Tiananmen Square is an obvious starting point. Here, symbols of political powers over the ages compete for attention. The majestic Forbidden City holds court at the northern end of the square. Once home to legendary emperors like Kangxi and Qianlong, as well as venal tyrants like the Empress Dowager Cixi, the power has shifted across the street to the southeast to the Great Hall of the People. Built by volunteer labor in only 10 months, this is the beating heart of the Chinese Communist Party and its government. As a reminder of who’s running the show, they’ve adorned the Forbidden City’s main gate with a looming portrait of Mao Zedong with the inscription “Long live the People’s Republic of China. Long live the great unity of the people of the world.” Mao gazes almost as inscrutably as the Mona Lisa at his final resting place, which is flanked both by a traditional Chinese gate and socialist statues of lantern-jawed soldiers and proletarians.
Scattered about the city are vestiges of old urban life in Beijing known as hutongs. As Beijing rushes to meet the growing demands of modernity, more and more of these unique courtyard houses are being demolished and replaced with swish apartment towers and shopping malls. Sadly, those that remain are fast becoming nothing more than tourist attractions.

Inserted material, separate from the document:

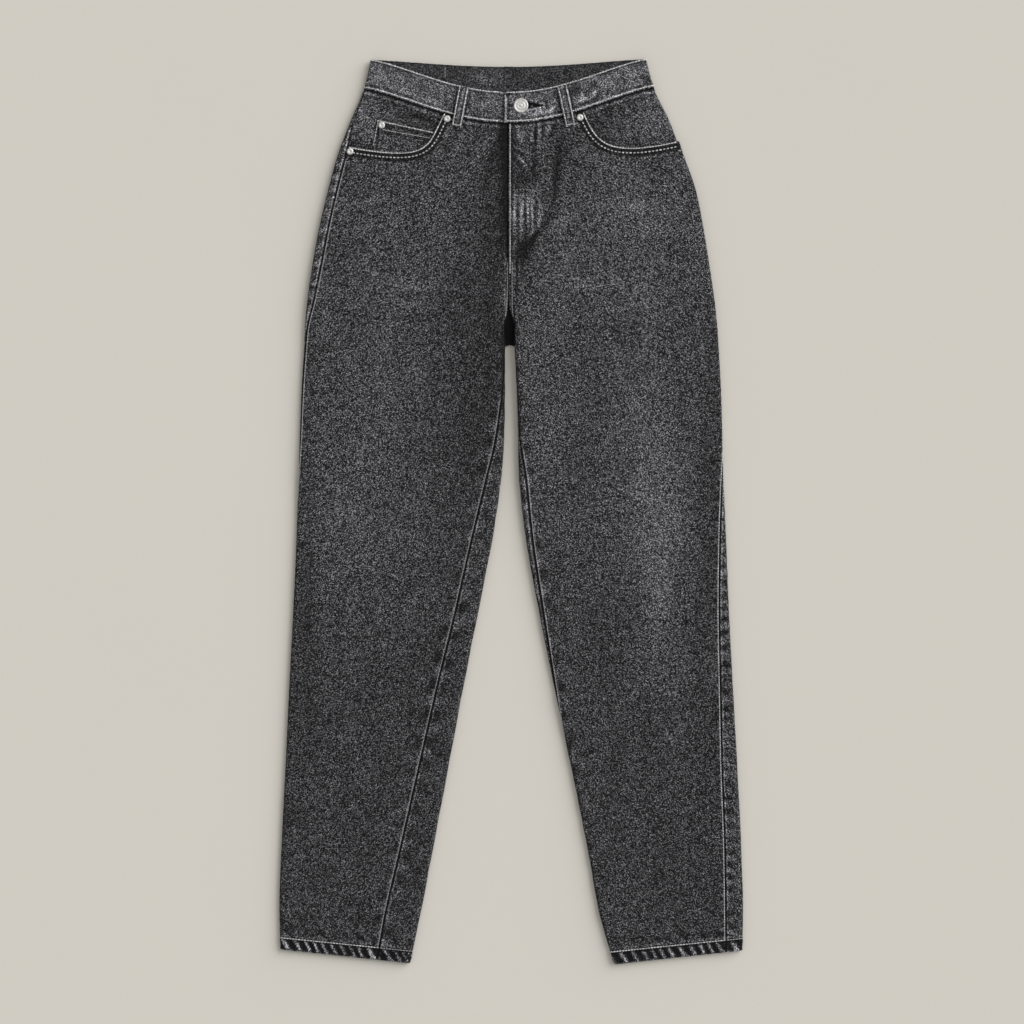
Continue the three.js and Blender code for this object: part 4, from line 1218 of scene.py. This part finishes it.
def front_loop(name, top, bottom, seed):
    """A belt loop: a folded strip from the band's top edge to below the waist seam, arched a little
    between its ends, with a valley between its two rows of stitches."""
    side = loop_side(top, bottom) * LOOP_WIDTH / 2
    corners = [top - side, top + side, bottom + side, bottom - side]
    half, _, v, s, across, down = laid_grid(corners, LOOP_GRID)
    lift, tone = loop_form(across, down, seed)
    outer = place(half, v, s, lift)
    inner = place(half, v, s, lift - LOOP_CLOTH)
    across_it, down_it = np.broadcast_arrays(across * LOOP_WIDTH, -down * LOOP_LENGTH)
    uv = np.stack([across_it, down_it], axis=-1) + top
    near = {"near_strip": nearness((0.5 - np.abs(across - 0.5)) * LOOP_WIDTH)}
    cloth(name, outer, inner, uv[..., 0], (tone, INNER_TONE), uv, BAND_DENIM, "denim_band", ["waistband"],
          near=near)


def loop_form(across, down, seed):
    """A belt loop's height over the panels, and its tone."""
    arch = LOOP_ARCH * np.sin(np.pi * np.clip((down - 0.12) / 0.68, 0, 1)) ** 0.7
    foot = BAND_PROUD * 0.9 * ease((down - 0.83) / 0.05)
    edges = np.abs(across - 0.5) * 2
    pad = bells(edges, (0.22, 0.72, 0.22), (-0.15, 0, 0.35), (-0.35, 1.0, 0.1))
    knots = 0.12 * roping(down * LOOP_LENGTH, 4.6, seed) * edges
    height = BAND_PROUD + SEAM_GAP + 0.1 + arch - foot + LOOP_CLOTH + pad + knots
    tone = 0.95 + 0.35 * bell(edges, 0.3) * (0.6 + 0.4 * roping(down * LOOP_LENGTH, 9.0, seed + 1))
    return height, tone + bells(down, (0.5, 0.005, 0.02), (0.4, 0.985, 0.02), (-0.4, 0.93, 0.025))


def fork():
    """The crossing of the four seams between the legs: a web that hangs in the fork, painted near-black as
    shade, with a low ridge along each seam."""
    across = np.linspace(-9.5, 6.0, 26)[None, :]
    up = np.linspace(192.5, 250.0, 60)[:, None]
    x, y = np.broadcast_arrays(across, up)
    top = 2.6 + bells(x, (0.5, -4.4, 1.2), (0.5, 0.8, 1.2)) + 0.8 * ease((y - 225) / 20)
    outer = np.stack([x, y + 1.2 * bell(x + 1.8, 3.0) * ease((200 - y) / 8), top], axis=-1)
    inner = outer - np.array([0, 0, CLOTH])
    # Painted shade: the web's top is near-black
    piece = wall("fork_cloth_painted_shade", outer, inner, (-2.2, 0.4), outer[..., :2], DENIM, "denim")
    declare_sheet(outer, x)


# The waistband

# Creases and worn patches of the band, as for the fronts
BAND_MARKS = table(MARK, [
    [-168, 497, -8, 14, 1.8, 0.3, 0.5],
    [-168, 493.4, -8, 14, 1.5, -0.3, -0.5],
    [-128, 489, -18, 16, 4, 0.3, 0.35],
    [-96, 476, -18, 16, 3, 0.25, 0.35],
    [-30, 472, 10, 12, 3, 0.25, 0.4],
    [-1, 471.1, 0, 4, 1.3, -0.3, -1.3],
    [-0.6, 480.8, 50, 5, 1.4, 0.3, 0.8],
    [-2.8, 484, 50, 4, 1.6, -0.3, -1.0],
    [24, 470.6, 0, 1.8, 1.8, 0.8, 2.6],
    [30, 462, 8, 18, 3, 0.2, 0.5],
    [46.8, 466.8, 46, 6, 1.6, 0.3, 0.8],
    # Dents beside each belt loop, painted dark as the loop's shadow
    [70.6, 471.7, 102, 19, 1.5, -0.4, -1.3],
    [56.9, 468.8, 102, 19, 1.3, -0.3, -1.0],
    [-52.4, 468.6, 79, 19, 1.4, -0.3, -1.2],
    [-66.1, 471.1, 79, 19, 1.4, -0.3, -1.2],
    # More creases and worn patches
    [72.5, 488, 60, 6, 3.5, -0.4, -0.9],
    [84.5, 478, 30, 9, 1.9, 0.4, 0.9],
    [88, 474.6, 20, 9, 1.7, -0.4, -0.8],
    [96.5, 486, 55, 6, 1.9, 0.4, 0.8],
    [101, 484, 55, 6, 1.7, -0.3, -0.6],
    [86, 470.6, 8, 6, 1.5, 0.3, 0.7],
    [112, 482, -10, 8, 3.5, 0.25, 0.4],
    [120, 503, 30, 10, 5, 0.3, 0.4],
    [146.7, 495.5, 26, 8, 2, 0.3, 0.6],
    [148, 492, 26, 9, 1.7, -0.3, -0.6],
])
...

Among the countless sweeping terracotta rooftops in Beijing, some new exotic species have taken up residence in the wake of the 2008 Olympics. Among the most distinct is China Central Television’s national headquarters. Designed by Rem Koolhaas, it consists of two towers that lumber forward, kink at the top, and then connect at a seemingly precarious overhang. The closest visual approximation one could make is that it looks like a pair of boxer shorts. That is, in fact, what the locals have come to call it. Whatever it looks like, it is, without a doubt, one of the most distinctive designs in the world.